─── INFORMATION SUPPLIED ───

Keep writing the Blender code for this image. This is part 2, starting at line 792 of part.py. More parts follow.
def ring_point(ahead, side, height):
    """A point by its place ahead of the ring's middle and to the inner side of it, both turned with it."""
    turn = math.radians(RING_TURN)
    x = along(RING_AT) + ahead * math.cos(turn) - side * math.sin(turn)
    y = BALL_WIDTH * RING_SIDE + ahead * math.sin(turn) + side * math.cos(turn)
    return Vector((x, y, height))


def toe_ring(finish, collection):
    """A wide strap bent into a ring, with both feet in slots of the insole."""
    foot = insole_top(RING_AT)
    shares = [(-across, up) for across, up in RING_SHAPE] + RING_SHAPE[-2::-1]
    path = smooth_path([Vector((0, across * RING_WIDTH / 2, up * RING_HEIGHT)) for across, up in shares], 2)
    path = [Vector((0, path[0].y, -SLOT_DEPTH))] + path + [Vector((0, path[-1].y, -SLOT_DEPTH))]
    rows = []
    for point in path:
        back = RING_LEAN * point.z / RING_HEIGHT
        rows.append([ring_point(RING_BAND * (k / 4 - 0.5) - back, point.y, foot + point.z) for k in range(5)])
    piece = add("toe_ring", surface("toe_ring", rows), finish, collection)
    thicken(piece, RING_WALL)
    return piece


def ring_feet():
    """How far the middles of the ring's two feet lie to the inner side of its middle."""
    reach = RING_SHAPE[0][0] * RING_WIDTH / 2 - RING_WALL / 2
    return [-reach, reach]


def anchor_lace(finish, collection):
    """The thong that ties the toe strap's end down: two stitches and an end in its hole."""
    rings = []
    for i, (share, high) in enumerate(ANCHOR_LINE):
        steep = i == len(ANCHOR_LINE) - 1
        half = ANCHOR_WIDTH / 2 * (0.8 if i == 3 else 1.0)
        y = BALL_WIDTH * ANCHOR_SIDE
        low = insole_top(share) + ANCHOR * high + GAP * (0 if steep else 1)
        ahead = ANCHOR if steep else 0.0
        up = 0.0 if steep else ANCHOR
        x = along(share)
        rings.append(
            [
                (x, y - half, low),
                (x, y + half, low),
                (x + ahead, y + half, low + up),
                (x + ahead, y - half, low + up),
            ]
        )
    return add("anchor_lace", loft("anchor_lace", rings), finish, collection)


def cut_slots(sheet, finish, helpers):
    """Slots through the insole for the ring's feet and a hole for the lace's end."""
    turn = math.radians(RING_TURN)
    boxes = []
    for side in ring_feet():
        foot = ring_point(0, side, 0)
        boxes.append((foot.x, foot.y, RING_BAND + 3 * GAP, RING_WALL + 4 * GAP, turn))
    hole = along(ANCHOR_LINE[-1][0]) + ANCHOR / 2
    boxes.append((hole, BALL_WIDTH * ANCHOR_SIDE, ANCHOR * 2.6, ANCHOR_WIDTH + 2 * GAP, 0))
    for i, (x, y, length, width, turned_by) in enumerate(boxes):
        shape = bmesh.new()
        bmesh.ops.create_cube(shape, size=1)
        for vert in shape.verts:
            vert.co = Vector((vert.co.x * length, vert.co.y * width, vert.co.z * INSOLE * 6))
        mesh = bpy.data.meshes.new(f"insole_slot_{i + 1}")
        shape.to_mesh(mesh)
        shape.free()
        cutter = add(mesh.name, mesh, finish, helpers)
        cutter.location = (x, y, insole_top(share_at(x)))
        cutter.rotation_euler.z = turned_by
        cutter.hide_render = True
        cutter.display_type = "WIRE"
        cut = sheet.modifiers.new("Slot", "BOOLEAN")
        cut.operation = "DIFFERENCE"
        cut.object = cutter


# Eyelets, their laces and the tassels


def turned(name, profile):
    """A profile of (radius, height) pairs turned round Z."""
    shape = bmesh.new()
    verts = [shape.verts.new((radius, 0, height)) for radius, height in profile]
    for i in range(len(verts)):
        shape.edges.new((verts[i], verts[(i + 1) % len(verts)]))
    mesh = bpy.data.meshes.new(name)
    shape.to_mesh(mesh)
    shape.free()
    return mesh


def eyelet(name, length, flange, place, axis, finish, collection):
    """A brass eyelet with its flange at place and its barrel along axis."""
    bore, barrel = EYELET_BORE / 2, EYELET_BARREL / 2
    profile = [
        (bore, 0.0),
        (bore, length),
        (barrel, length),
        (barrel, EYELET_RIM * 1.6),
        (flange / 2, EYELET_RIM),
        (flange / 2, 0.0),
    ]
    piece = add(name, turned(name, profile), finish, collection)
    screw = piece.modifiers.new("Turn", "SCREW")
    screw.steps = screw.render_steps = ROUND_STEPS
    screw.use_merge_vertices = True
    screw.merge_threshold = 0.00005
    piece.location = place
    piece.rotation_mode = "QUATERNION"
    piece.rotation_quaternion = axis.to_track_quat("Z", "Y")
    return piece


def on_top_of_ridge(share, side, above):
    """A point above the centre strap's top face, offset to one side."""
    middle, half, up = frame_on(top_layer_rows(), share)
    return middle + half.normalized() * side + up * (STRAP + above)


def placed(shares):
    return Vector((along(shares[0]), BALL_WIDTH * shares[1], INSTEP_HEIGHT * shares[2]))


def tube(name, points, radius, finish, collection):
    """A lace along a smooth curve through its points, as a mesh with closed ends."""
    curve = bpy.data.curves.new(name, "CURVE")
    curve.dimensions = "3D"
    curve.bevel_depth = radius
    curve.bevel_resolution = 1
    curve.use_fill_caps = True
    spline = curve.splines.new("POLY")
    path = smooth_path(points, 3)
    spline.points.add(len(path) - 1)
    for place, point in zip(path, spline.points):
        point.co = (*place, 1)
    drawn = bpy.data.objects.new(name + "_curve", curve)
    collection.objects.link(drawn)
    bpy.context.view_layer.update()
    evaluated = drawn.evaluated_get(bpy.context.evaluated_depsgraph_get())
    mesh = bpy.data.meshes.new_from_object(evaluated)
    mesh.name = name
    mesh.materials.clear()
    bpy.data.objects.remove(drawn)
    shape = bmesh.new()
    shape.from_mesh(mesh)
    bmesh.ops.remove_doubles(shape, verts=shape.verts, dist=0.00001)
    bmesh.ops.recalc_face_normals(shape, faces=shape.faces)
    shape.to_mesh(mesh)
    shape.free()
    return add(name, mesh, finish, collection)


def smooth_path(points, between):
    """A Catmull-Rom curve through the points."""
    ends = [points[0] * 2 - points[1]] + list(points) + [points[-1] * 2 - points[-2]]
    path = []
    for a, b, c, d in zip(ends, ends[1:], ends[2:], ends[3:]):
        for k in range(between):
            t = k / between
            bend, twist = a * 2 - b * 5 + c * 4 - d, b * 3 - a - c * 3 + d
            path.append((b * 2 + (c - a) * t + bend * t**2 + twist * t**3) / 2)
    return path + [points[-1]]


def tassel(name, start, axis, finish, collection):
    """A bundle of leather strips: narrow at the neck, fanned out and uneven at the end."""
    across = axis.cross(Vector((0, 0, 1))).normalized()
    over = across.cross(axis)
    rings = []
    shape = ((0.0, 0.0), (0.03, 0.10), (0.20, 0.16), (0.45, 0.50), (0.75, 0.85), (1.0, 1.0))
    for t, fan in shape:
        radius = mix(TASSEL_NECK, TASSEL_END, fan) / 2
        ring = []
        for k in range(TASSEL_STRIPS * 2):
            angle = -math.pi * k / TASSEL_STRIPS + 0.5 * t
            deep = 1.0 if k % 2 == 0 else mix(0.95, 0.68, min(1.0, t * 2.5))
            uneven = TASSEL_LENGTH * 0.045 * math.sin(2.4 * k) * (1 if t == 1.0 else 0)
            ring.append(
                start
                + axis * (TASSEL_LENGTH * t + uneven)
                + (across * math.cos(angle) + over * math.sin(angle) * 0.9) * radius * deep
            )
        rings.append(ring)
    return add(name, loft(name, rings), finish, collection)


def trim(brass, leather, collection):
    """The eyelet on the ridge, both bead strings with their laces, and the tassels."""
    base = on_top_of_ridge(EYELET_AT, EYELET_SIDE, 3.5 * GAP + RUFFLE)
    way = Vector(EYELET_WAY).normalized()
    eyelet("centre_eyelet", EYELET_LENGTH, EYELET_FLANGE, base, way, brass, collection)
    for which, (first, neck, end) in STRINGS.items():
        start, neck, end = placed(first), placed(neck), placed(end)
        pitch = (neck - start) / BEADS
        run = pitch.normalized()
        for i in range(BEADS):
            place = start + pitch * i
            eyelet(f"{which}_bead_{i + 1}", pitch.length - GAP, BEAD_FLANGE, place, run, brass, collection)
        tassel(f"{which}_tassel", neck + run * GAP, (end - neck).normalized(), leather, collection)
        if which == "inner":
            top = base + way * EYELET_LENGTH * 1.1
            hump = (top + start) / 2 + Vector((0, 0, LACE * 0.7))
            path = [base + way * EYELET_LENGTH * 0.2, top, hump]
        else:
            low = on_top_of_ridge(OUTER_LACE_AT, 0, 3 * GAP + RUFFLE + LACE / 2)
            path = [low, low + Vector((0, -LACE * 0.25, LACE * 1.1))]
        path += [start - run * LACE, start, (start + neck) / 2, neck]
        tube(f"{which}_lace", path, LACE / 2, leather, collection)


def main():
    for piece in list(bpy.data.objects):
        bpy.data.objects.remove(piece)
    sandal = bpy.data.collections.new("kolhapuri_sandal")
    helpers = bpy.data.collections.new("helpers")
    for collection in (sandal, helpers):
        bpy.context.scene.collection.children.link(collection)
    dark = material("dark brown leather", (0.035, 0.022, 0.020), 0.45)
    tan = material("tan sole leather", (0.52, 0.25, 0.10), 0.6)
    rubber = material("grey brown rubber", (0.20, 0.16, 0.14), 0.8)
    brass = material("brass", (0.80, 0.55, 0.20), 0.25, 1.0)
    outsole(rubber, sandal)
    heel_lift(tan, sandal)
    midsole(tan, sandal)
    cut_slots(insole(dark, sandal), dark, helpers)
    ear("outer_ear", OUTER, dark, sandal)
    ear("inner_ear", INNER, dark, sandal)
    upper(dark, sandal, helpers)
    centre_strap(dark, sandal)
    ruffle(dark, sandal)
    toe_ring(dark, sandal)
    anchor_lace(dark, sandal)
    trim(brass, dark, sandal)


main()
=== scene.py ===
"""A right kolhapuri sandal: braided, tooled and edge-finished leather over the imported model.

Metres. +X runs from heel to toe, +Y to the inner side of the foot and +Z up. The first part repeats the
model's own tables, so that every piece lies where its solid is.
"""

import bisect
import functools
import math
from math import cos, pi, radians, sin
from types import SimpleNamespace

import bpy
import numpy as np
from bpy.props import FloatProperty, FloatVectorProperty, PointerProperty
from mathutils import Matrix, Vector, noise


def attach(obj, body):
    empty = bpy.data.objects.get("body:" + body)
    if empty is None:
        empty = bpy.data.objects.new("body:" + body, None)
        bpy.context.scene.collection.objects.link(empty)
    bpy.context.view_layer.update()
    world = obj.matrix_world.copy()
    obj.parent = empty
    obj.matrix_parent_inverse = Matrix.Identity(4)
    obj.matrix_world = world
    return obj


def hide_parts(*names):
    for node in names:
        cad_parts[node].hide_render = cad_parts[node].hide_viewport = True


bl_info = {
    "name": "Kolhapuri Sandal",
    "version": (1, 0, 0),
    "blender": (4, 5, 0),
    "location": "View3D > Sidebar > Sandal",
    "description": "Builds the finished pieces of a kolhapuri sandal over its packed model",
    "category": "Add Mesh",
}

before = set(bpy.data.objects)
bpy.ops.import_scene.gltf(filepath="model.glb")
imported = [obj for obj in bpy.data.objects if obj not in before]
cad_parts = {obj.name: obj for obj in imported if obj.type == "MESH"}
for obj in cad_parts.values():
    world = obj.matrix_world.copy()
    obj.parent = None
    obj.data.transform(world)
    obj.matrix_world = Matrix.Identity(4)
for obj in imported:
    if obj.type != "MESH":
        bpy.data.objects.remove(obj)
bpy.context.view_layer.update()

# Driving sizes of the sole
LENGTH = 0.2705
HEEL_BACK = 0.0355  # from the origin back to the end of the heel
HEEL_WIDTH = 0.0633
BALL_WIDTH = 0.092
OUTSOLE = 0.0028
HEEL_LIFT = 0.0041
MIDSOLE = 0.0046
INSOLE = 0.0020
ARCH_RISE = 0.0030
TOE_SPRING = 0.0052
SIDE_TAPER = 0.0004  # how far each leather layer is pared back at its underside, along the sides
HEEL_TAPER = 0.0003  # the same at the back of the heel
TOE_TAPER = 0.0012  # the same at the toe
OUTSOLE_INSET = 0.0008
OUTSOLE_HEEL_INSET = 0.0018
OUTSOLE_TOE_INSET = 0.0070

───

SHORT TASK:
Retype, in the same exact form, the lines of the material above from the line holding "INNER, dark, sandal)" through the line holding "the imported model.".

EXERCISE SOLUTION:
    ear("inner_ear", INNER, dark, sandal)
    upper(dark, sandal, helpers)
    centre_strap(dark, sandal)
    ruffle(dark, sandal)
    toe_ring(dark, sandal)
    anchor_lace(dark, sandal)
    trim(brass, dark, sandal)


main()
=== scene.py ===
"""A right kolhapuri sandal: braided, tooled and edge-finished leather over the imported model.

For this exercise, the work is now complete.